===== Available data

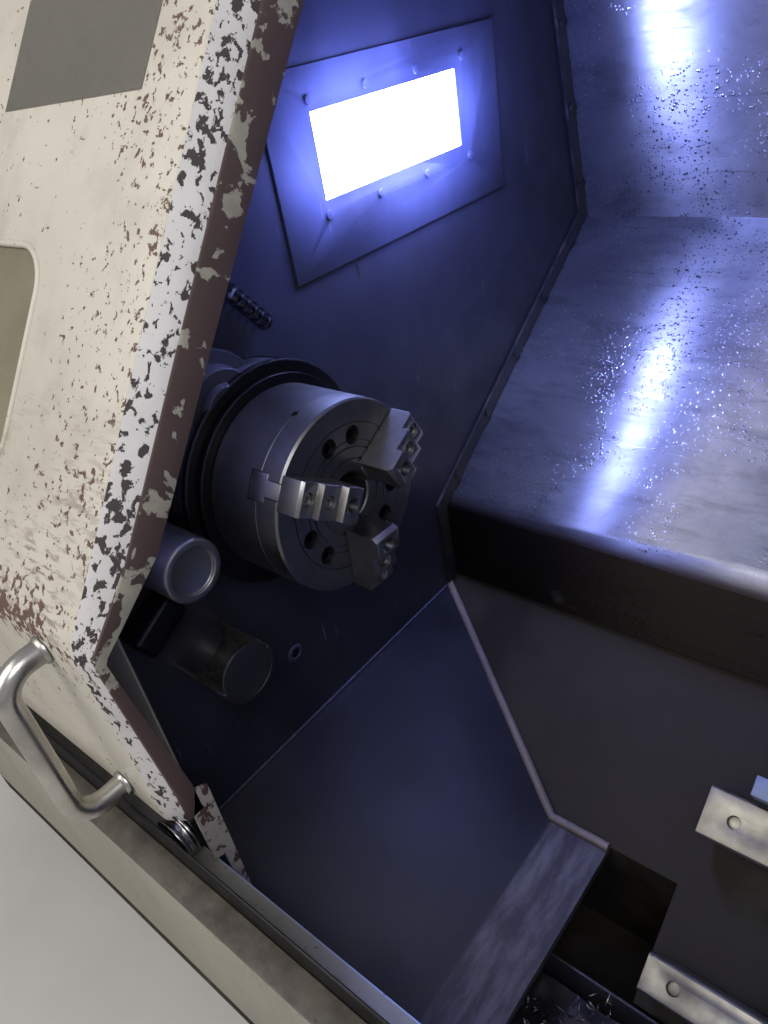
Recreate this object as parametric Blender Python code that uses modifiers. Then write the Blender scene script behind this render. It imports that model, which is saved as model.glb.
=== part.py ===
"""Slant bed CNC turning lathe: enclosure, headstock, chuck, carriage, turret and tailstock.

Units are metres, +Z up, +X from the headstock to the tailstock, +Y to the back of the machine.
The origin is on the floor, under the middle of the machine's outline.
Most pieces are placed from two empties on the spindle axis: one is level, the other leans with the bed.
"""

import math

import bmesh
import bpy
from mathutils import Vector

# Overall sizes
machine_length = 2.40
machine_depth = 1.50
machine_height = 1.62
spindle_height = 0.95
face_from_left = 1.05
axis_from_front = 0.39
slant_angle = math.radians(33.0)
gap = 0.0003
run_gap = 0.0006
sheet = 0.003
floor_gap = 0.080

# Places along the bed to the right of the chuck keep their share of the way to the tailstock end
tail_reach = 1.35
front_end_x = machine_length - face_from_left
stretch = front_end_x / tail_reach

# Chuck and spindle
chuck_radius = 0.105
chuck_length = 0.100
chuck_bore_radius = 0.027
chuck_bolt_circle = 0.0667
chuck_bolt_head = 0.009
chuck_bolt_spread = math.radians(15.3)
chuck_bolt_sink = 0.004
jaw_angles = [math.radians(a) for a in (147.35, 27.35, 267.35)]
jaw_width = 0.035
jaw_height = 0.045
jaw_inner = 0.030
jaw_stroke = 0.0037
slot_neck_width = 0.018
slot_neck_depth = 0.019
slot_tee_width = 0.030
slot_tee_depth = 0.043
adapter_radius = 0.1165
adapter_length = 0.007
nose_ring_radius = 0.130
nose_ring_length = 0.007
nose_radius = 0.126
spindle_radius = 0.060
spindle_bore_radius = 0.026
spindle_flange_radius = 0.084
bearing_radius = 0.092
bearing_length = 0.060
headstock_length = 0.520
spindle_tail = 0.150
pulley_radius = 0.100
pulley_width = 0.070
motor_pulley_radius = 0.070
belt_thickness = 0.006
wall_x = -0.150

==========

Aim: Everything from the first line above up to and including the line that contains "import math" should be printed exactly; please print only that.

Result of this exercise:
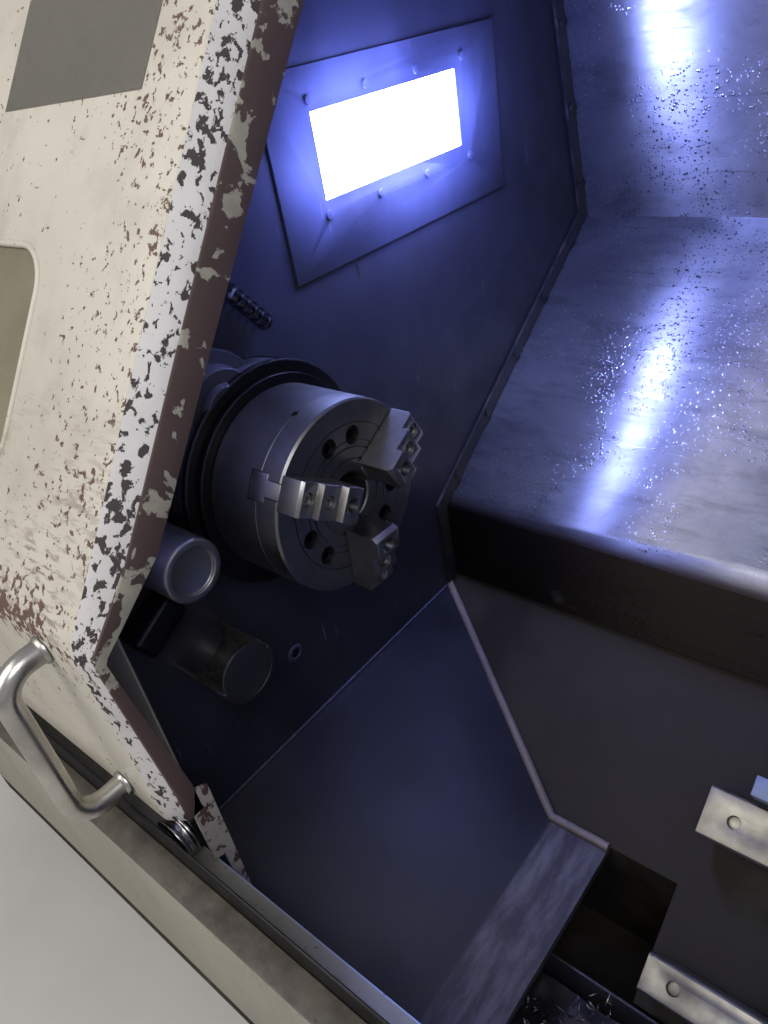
Recreate this object as parametric Blender Python code that uses modifiers. Then write the Blender scene script behind this render. It imports that model, which is saved as model.glb.
=== part.py ===
"""Slant bed CNC turning lathe: enclosure, headstock, chuck, carriage, turret and tailstock.

Units are metres, +Z up, +X from the headstock to the tailstock, +Y to the back of the machine.
The origin is on the floor, under the middle of the machine's outline.
Most pieces are placed from two empties on the spindle axis: one is level, the other leans with the bed.
"""

import math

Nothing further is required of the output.